Contribuye también a su éxito la galería de tipos populares tan sabiamente
extraídos de la realidad cotidiana. Las escenas semihumoristas de patio o
corralón que hicieron las delicias de los sainetes, encontraron aquí amplio
escenario. Ni siquiera Ramón de la Cruz supo sacar tanto partido de las animadas
peleas de vecindad. Recordemos las airadas invectivas de una comadre que busca a
su gallina: «¿Quién me la furtó? Furtada sea su vida. ¿Quién menos me fizo della?
Menos se le tornen los días de la vida. Mala landre, dolor de costado, rabia
mortal comiese con ella, nunca otra coma; comida mala comiese, amén. ¡Ay,
gallina mía, tan rubia! ».
La obra no se limita a estas escenas de la vida diaria, sino que el A. de T.

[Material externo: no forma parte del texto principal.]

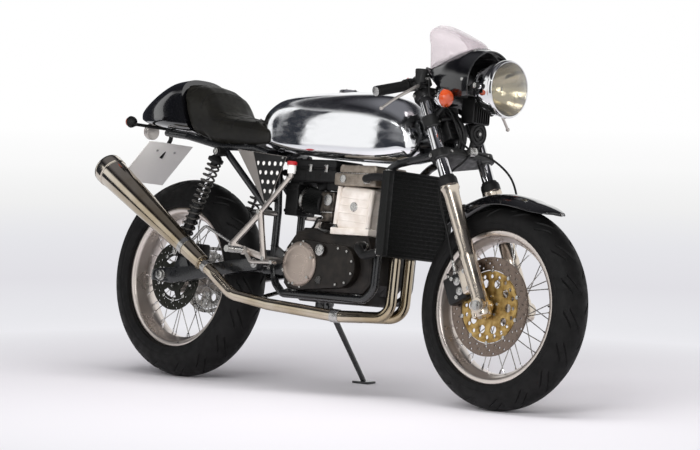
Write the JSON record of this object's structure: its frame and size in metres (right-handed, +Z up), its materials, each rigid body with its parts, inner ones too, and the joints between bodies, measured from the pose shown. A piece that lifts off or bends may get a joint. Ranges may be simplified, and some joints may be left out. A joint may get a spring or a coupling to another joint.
{
  "type": "cafe racer motorcycle",
  "caption": "Cafe racer motorcycle with wire wheels, a small headlamp cowl and screen, a long polished tank and a humped seat, parked leaning on its side stand.",
  "frame": {"origin": "middle of the underside of the box round the parked machine, on the ground", "axes": "+X toward the front wheel, +Y to the machine's left, +Z up; the machine leans to its left"},
  "size_m": [2.0178, 0.598, 1.1633],
  "materials": {
    "black_paint": "gloss",
    "dark_steel": "satin",
    "polished_aluminium": "polished",
    "brushed_steel": "brushed",
    "cast_aluminium": "satin",
    "chrome": "polished",
    "black_rubber": "matt",
    "black_leather": "satin",
    "black_plastic": "gloss",
    "pale_plastic": "matt",
    "red_plastic": "gloss",
    "orange_plastic": "gloss",
    "smoked_plastic": "gloss",
    "tyre_rubber": "matt",
    "gold_aluminium": "brushed"
  },
  "bodies": {
    "chassis": {"frame_backbone": "black_paint", "frame_cradle_left": "black_paint", "frame_cradle_right": "black_paint", "frame_seat_rail_left": "black_paint", "frame_seat_rail_right": "black_paint", "rear_shock_left": "dark_steel", "rear_shock_right": "dark_steel", "footrest_hanger_left": "polished_aluminium", "footrest_hanger_right": "polished_aluminium", "swingarm": "black_paint", "drive_chain": "brushed_steel", "rear_axle": "brushed_steel", "rear_caliper": "dark_steel", "crankcase": "cast_aluminium", "clutch_cover": "cast_aluminium", "generator_cover": "cast_aluminium", "cylinder_barrel": "cast_aluminium", "cylinder_head": "cast_aluminium", "exhaust_pipes": "chrome", "silencer": "chrome", "carburettor": "dark_steel", "airbox": "black_rubber", "radiator": "dark_steel", "fuel_tank": "polished_aluminium", "seat": "black_leather", "tail_cowl": "black_plastic", "side_panel_left": "dark_steel", "side_panel_right": "dark_steel", "number_plate": "pale_plastic", "rear_indicators": "black_plastic", "tail_lamp": "red_plastic", "brake_reservoir": "red_plastic"},
    "front_end": {"fork_yokes": "dark_steel", "fork_leg_left": "chrome", "fork_leg_right": "chrome", "handlebar_left": "black_rubber", "handlebar_right": "black_rubber", "front_caliper": "dark_steel", "front_indicator_left": "orange_plastic", "front_indicator_right": "orange_plastic", "front_axle": "brushed_steel", "front_mudguard": "black_paint", "headlamp": "chrome", "headlamp_bracket": "dark_steel", "fairing": "black_plastic", "windscreen": "smoked_plastic", "instruments": "dark_steel", "brake_hoses": "black_rubber"},
    "front_wheel": {"front_tyre": "tyre_rubber", "front_spoked_rim": "polished_aluminium", "front_brake_disc": "gold_aluminium"},
    "rear_wheel": {"rear_tyre": "tyre_rubber", "rear_spoked_rim": "polished_aluminium", "rear_brake_disc": "dark_steel", "rear_sprocket": "brushed_steel"},
    "side_stand": {"side_stand": "dark_steel"}
  },
  "joints": [
    {"name": "steering", "type": "hinge", "parent": "chassis", "child": "front_end", "pos_m": [0.39548, -0.00671, 0.82346], "axis": [-0.4384, 0.1173, 0.8911], "range_deg": [-28, 28]},
    {"name": "front_wheel_spin", "type": "hinge", "parent": "front_end", "child": "front_wheel", "pos_m": [0.69895, -0.07453, 0.30836], "axis": [0, 0.9914, -0.1305], "continuous": true},
    {"name": "rear_wheel_spin", "type": "hinge", "parent": "chassis", "child": "rear_wheel", "pos_m": [-0.68105, -0.07217, 0.32631], "axis": [0, 0.9914, -0.1305], "continuous": true},
    {"name": "side_stand_fold", "type": "hinge", "parent": "chassis", "child": "side_stand", "pos_m": [-0.14605, 0.0394, 0.26207], "axis": [0.0287, 0.9189, 0.3934], "range_deg": [0, 88]}
  ]
}
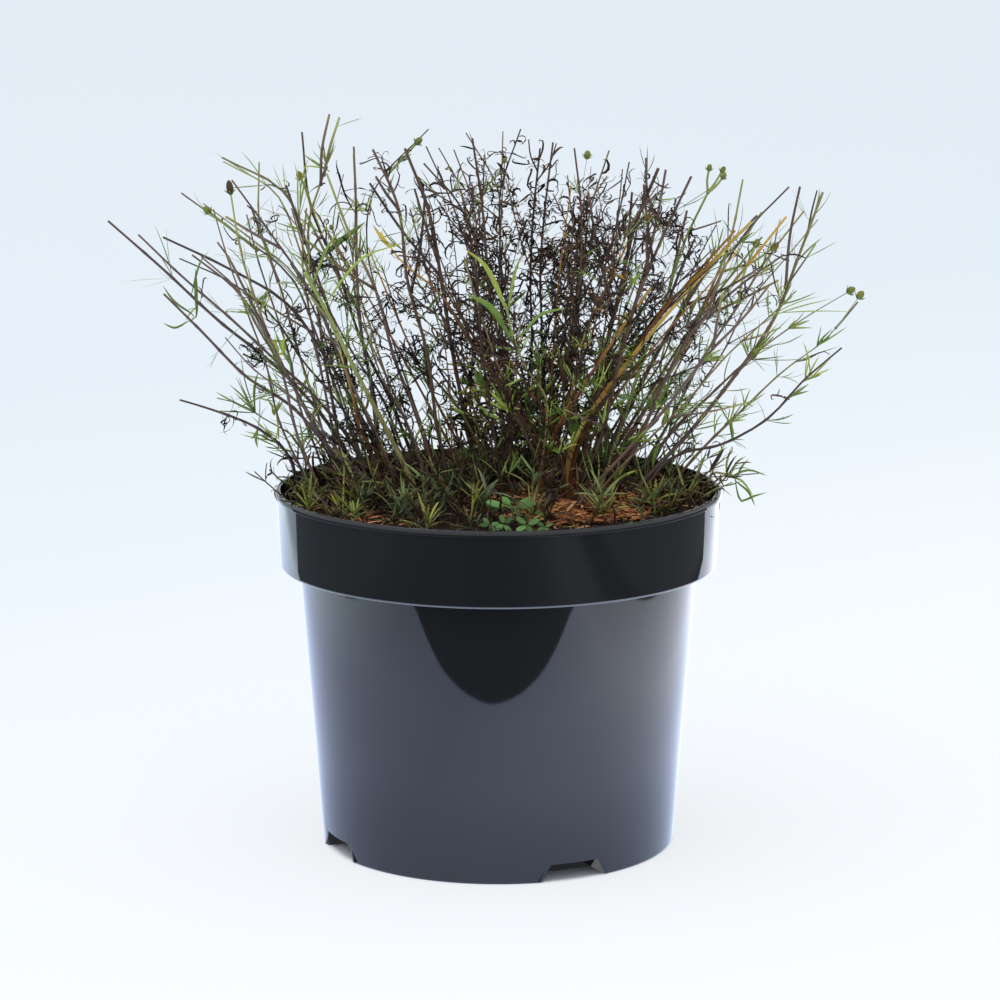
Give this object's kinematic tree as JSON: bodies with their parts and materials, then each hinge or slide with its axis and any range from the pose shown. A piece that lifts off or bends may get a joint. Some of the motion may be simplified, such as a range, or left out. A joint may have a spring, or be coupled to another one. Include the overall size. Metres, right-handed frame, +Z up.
{
  "type": "potted threadleaf coreopsis",
  "caption": "Bushy threadleaf coreopsis, cut back to a dome of thin forked stems with thread leaves, growing in a round black nursery pot with a deep rim band and foot notches.",
  "frame": {"origin": "centre of the pot's underside, on the surface that the pot stands on", "axes": "+Z up along the pot's axis; +X to the right of the pictured front; -Y towards the pictured front"},
  "size_m": [0.3193, 0.2147, 0.3091],
  "materials": {
    "pot": "black, satin body and glossier rim band",
    "compost": "rough, dark peat with orange-brown bark chips",
    "dry_stem": "dry, dull dark brown",
    "green_stem": "fresh, slightly waxy green",
    "straw_stem": "dry straw yellow and orange",
    "basal_leaf": "dark green, satin",
    "weed_leaf": "bright green, satin"
  },
  "bodies": {
    "root": {"basal_sprout_01": "basal_leaf", "basal_sprout_02": "basal_leaf", "basal_sprout_03": "basal_leaf", "basal_sprout_04": "basal_leaf", "basal_sprout_05": "basal_leaf", "basal_sprout_06": "basal_leaf", "basal_sprout_07": "basal_leaf", "basal_sprout_08": "basal_leaf", "compost": "compost", "dry_stem_01": "dry_stem", "dry_stem_02": "dry_stem", "dry_stem_03": "dry_stem", "dry_stem_04": "dry_stem", "dry_stem_05": "dry_stem", "dry_stem_06": "dry_stem", "dry_stem_07": "dry_stem", "dry_stem_08": "dry_stem", "dry_stem_09": "dry_stem", "dry_stem_10": "dry_stem", "dry_stem_11": "dry_stem", "dry_stem_12": "dry_stem", "dry_stem_13": "dry_stem", "dry_stem_14": "dry_stem", "dry_stem_15": "dry_stem", "dry_stem_16": "dry_stem", "dry_stem_17": "dry_stem", "dry_stem_18": "dry_stem", "dry_stem_19": "dry_stem", "dry_stem_20": "dry_stem", "dry_stem_21": "dry_stem", "dry_stem_22": "dry_stem", "dry_stem_23": "dry_stem", "dry_stem_24": "dry_stem", "dry_stem_25": "dry_stem", "dry_stem_26": "dry_stem", "dry_stem_27": "dry_stem", "dry_stem_28": "dry_stem", "dry_stem_29": "dry_stem", "dry_stem_30": "dry_stem", "dry_stem_31": "dry_stem", "green_stem_01": "green_stem", "green_stem_02": "green_stem", "green_stem_03": "green_stem", "green_stem_04": "green_stem", "green_stem_05": "green_stem", "green_stem_06": "green_stem", "green_stem_07": "green_stem", "green_stem_08": "green_stem", "green_stem_09": "green_stem", "green_stem_10": "green_stem", "green_stem_11": "green_stem", "green_stem_12": "green_stem", "green_stem_13": "green_stem", "green_stem_14": "green_stem", "green_stem_15": "green_stem", "pot": "pot", "straw_stem_01": "straw_stem", "straw_stem_02": "straw_stem", "weed_seedling": "weed_leaf"}
  },
  "joints": []
}
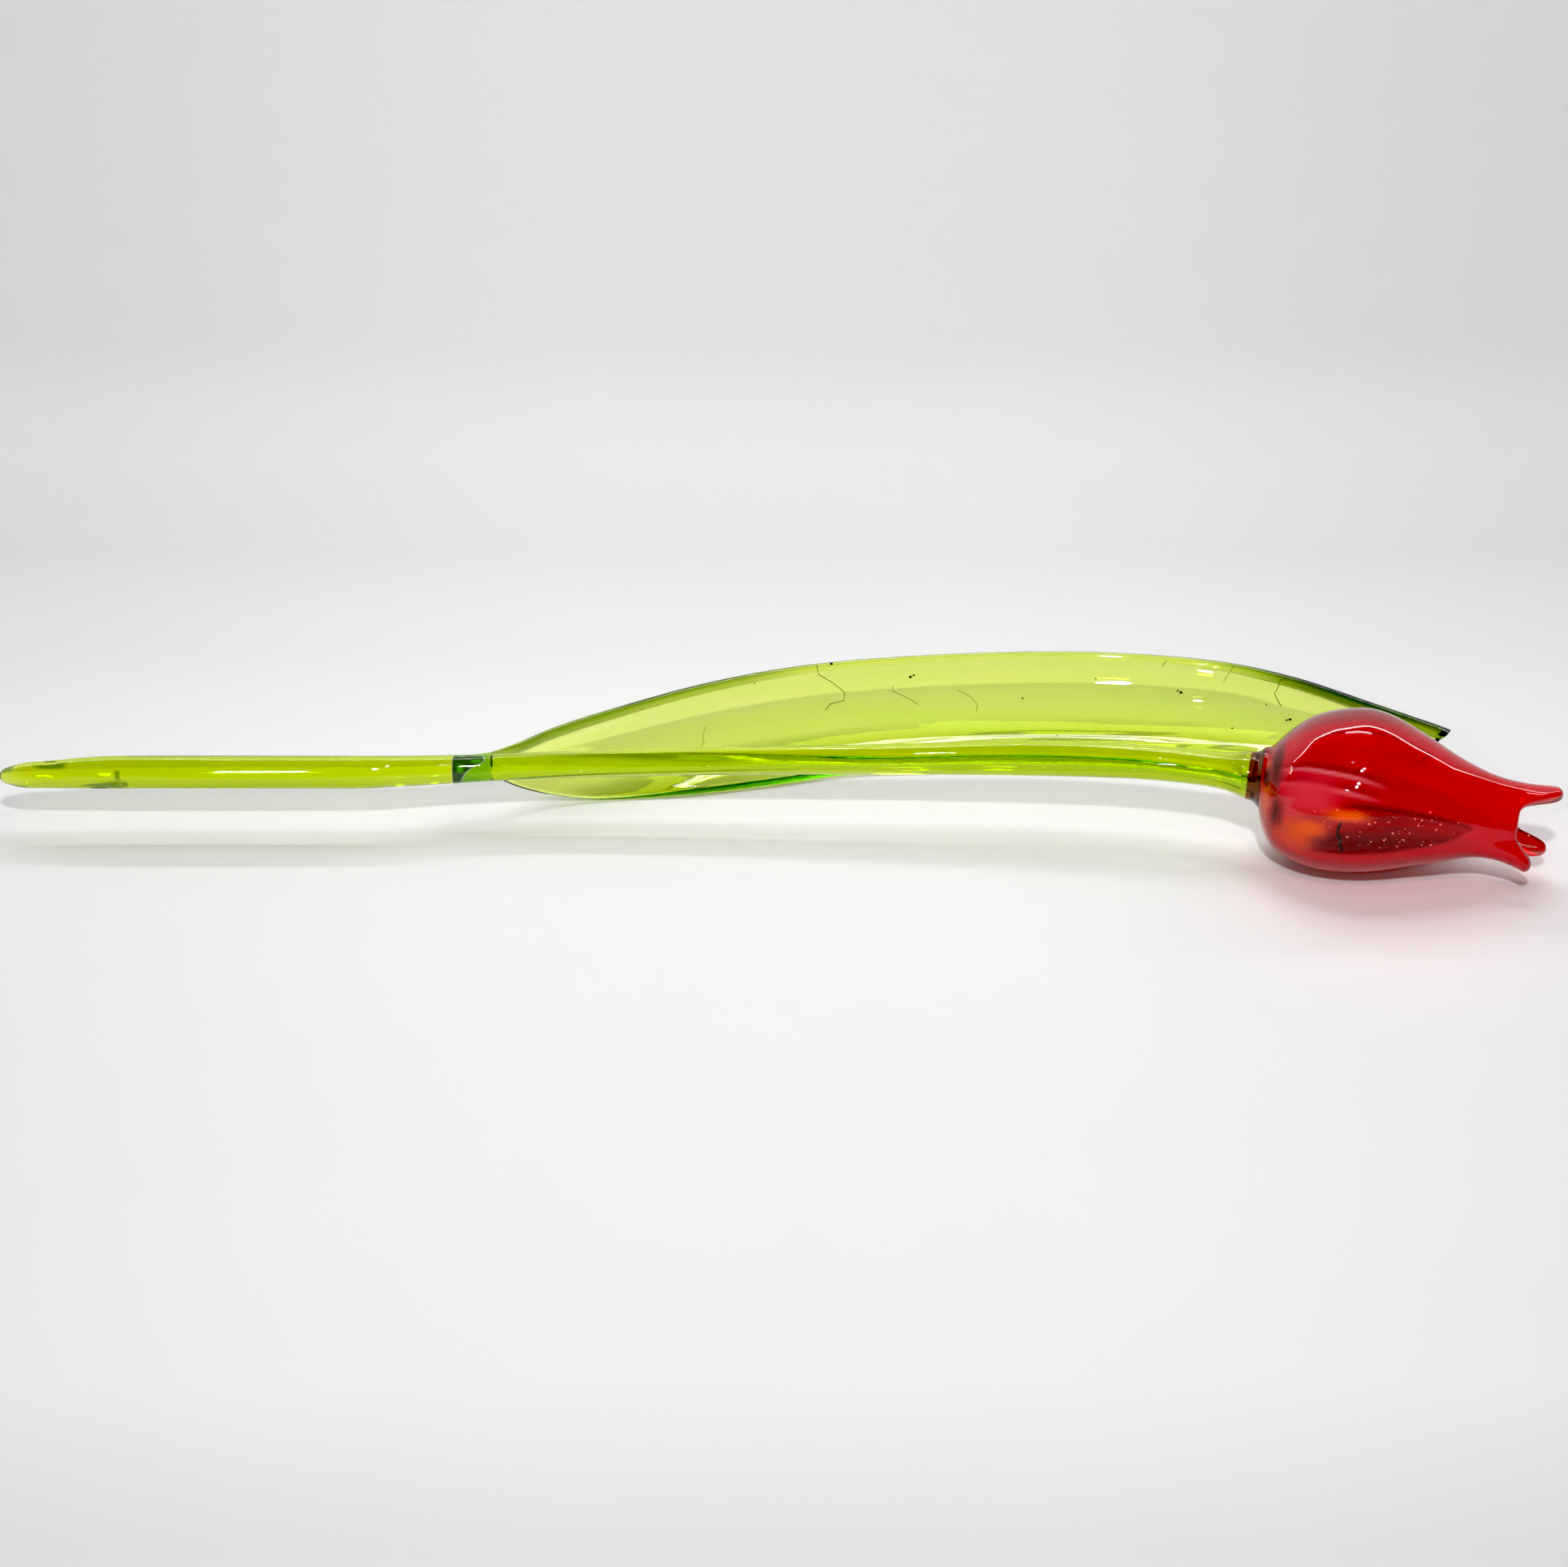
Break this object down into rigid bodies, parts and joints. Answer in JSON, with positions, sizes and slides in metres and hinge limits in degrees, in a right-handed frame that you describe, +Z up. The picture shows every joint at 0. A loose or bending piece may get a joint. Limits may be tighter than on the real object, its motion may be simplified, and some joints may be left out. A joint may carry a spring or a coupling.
{
  "type": "glass tulip ornament",
  "caption": "Hand-made glass tulip lying on a table: hollow red bloom with pulled lips, fused to a drawn green stem that carries a long curved green leaf.",
  "frame": {"origin": "on the table, below the middle of the overall box", "axes": "+X from the stem's free end to the bloom, +Y to the back where the leaf bows out, +Z up from the table"},
  "size_m": [0.503, 0.126, 0.0535],
  "materials": {
    "ruby_glass": "blown and fire-polished, transparent red",
    "overlay_glass": "fire-polished, red over green",
    "stem_glass": "drawn and fire-polished, transparent yellow-green",
    "leaf_glass": "pressed and fire-polished, transparent yellow-green"
  },
  "bodies": {
    "root": {"bloom_cup": "ruby_glass", "joining_collar": "overlay_glass", "stem_rod": "stem_glass", "leaf_root_pad": "leaf_glass", "leaf_blade": "leaf_glass"}
  },
  "joints": []
}
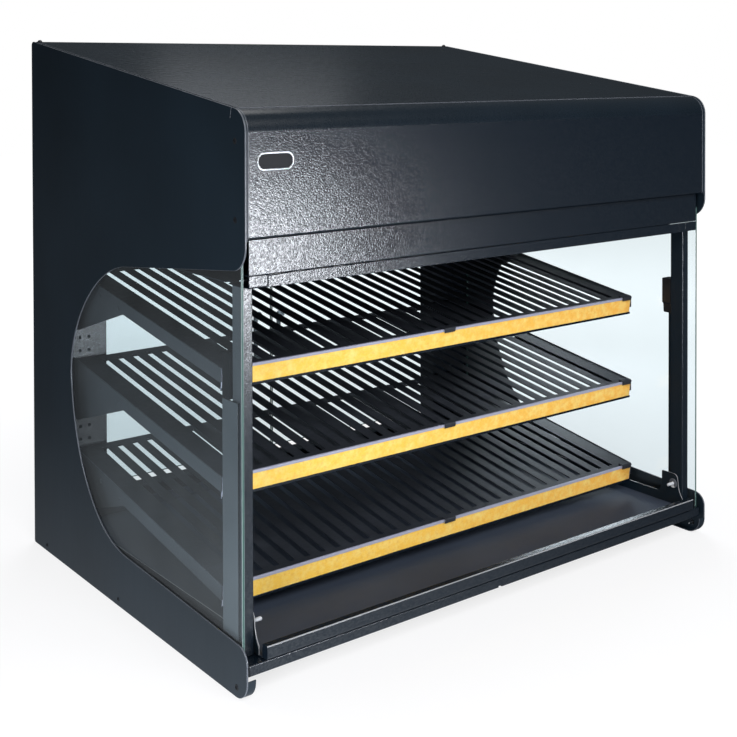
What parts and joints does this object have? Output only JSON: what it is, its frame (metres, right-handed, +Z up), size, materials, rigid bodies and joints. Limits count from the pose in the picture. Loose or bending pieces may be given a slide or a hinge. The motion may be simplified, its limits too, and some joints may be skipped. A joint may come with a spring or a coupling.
{
  "type": "hot food display case",
  "caption": "Countertop heated food display case, open front, slanted slotted shelves with price channels, glass sides, sloping hood and hinged glass rear doors.",
  "frame": {"origin": "middle of the footprint, at counter level", "axes": "+X to the customer's right, +Y from the open front towards the rear doors, +Z up"},
  "size_m": [0.921, 0.674, 0.8442],
  "materials": {
    "satin_panel": "satin blue-black powder coat",
    "hammered_paint": "hammertone black powder coat",
    "pressed_black": "plain satin black",
    "clear_glass": "clear, green at its edges",
    "bright_steel": "bright",
    "galvanised_steel": "spangled zinc",
    "black_plastic": "fine texture",
    "channel_plastic": "glossy extrusion",
    "label_strip": "mottled parchment print",
    "lamp_tube": "milk white",
    "cord_rubber": "matt",
    "switch_red": "glossy"
  },
  "bodies": {
    "cabinet": {"side_panel_left": "satin_panel", "side_panel_right": "satin_panel", "base_pan": "satin_panel", "hood_shell": "hammered_paint", "hood_front_band": "hammered_paint", "air_nozzle": "hammered_paint", "nozzle_end_left": "hammered_paint", "nozzle_end_right": "hammered_paint", "hood_rear_panel": "hammered_paint", "base_shell": "hammered_paint", "front_post_left": "hammered_paint", "front_post_right": "hammered_paint", "rear_post_left": "hammered_paint", "rear_post_right": "hammered_paint", "front_lip": "hammered_paint", "hood_ceiling": "pressed_black", "shelf_bracket_top_left": "pressed_black", "shelf_bracket_top_right": "pressed_black", "shelf_bracket_middle_left": "pressed_black", "shelf_bracket_middle_right": "pressed_black", "shelf_bracket_bottom_left": "pressed_black", "shelf_bracket_bottom_right": "pressed_black", "shelf_deck_top": "pressed_black", "shelf_deck_middle": "pressed_black", "shelf_deck_bottom": "pressed_black", "side_glass_left": "clear_glass", "side_glass_right": "clear_glass", "pan_pin_left": "bright_steel", "pan_pin_right": "bright_steel", "blower_housing": "galvanised_steel", "blower_motor": "galvanised_steel", "air_heater": "galvanised_steel", "side_screw_upper_left": "black_plastic", "side_screw_upper_right": "black_plastic", "side_screw_lower_left": "black_plastic", "side_screw_lower_right": "black_plastic", "side_screw_foot_left": "black_plastic", "side_screw_foot_right": "black_plastic", "glass_clip_left": "black_plastic", "glass_clip_right": "black_plastic", "price_channel_top": "channel_plastic", "price_channel_middle": "channel_plastic", "price_channel_bottom": "channel_plastic", "price_label_top": "label_strip", "price_label_middle": "label_strip", "price_label_bottom": "label_strip", "display_lamp": "lamp_tube", "power_cord": "cord_rubber"},
    "door_left": {"rear_door_left": "clear_glass", "door_handle_left": "bright_steel", "door_pivot_top_left": "bright_steel", "door_pivot_bottom_left": "bright_steel"},
    "door_right": {"rear_door_right": "clear_glass", "door_handle_right": "bright_steel", "door_pivot_top_right": "bright_steel", "door_pivot_bottom_right": "bright_steel"},
    "power_switch": {"power_rocker": "switch_red"},
    "light_switch": {"light_rocker": "black_plastic"},
    "thermostat": {"thermostat_knob": "black_plastic"},
    "impeller": {"blower_impeller": "galvanised_steel"}
  },
  "joints": [
    {"name": "rear_door_left_hinge", "type": "hinge", "parent": "cabinet", "child": "door_left", "pos_m": [-0.4085, 0.3115, 0.295], "axis": [0, 0, 1], "range_deg": [0, 110]},
    {"name": "rear_door_right_hinge", "type": "hinge", "parent": "cabinet", "child": "door_right", "pos_m": [0.4085, 0.3115, 0.295], "axis": [0, 0, -1], "range_deg": [0, 110]},
    {"name": "power_rocker_tilt", "type": "hinge", "parent": "cabinet", "child": "power_switch", "pos_m": [-0.3305, 0.315, 0.7], "axis": [1, 0, 0], "range_deg": [0, 16]},
    {"name": "light_rocker_tilt", "type": "hinge", "parent": "cabinet", "child": "light_switch", "pos_m": [-0.2855, 0.315, 0.7], "axis": [1, 0, 0], "range_deg": [0, 16]},
    {"name": "thermostat_turn", "type": "hinge", "parent": "cabinet", "child": "thermostat", "pos_m": [-0.2205, 0.317, 0.7], "axis": [0, -1, 0], "range_deg": [0, 270]},
    {"name": "impeller_spin", "type": "hinge", "parent": "cabinet", "child": "impeller", "pos_m": [0, 0.133, 0.64], "axis": [1, 0, 0], "continuous": true}
  ]
}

recurre a los cuentos para ejemplificar y exponer a la pública vergüenza las
malas artes de las mujeres. No son las fabulitas el fuerte del escritor, carecen
de la garra de las de don Juan Manuel, son demasiado esquemáticas; pero son
útiles a su propósito. Los dos últimos capítulos del libro están dedicados a las
«complisiones de los hombres», al varón como amador y ser amado. Aunque menos
vigorosos que los retratos femeninos, podemos salvar alguna estampa satírica
digna de sus mejores momentos. Nadie conoció a las mujeres como el A. de T.,
nadie como él recurrió a las sentencias y refranes dichos con gracejo y
oportunidad, y, sin embargo, pese a poner al descubierto las trapacerías del
loco amor, no se le puede tildar de antifeminista. Sigue una corriente de época
y, más que una sátira despiadada del sexo femenino, su obra fue un antídoto
contra las extravagancias del amor alegre y mundano. No hay mejor título para el
A. de T. que el de que su abigarrada galería humana, su prosa y su arte
informarán una tradición literaria continuada en La Celestina y llevada a una
suprema expresión artística en El Quijote.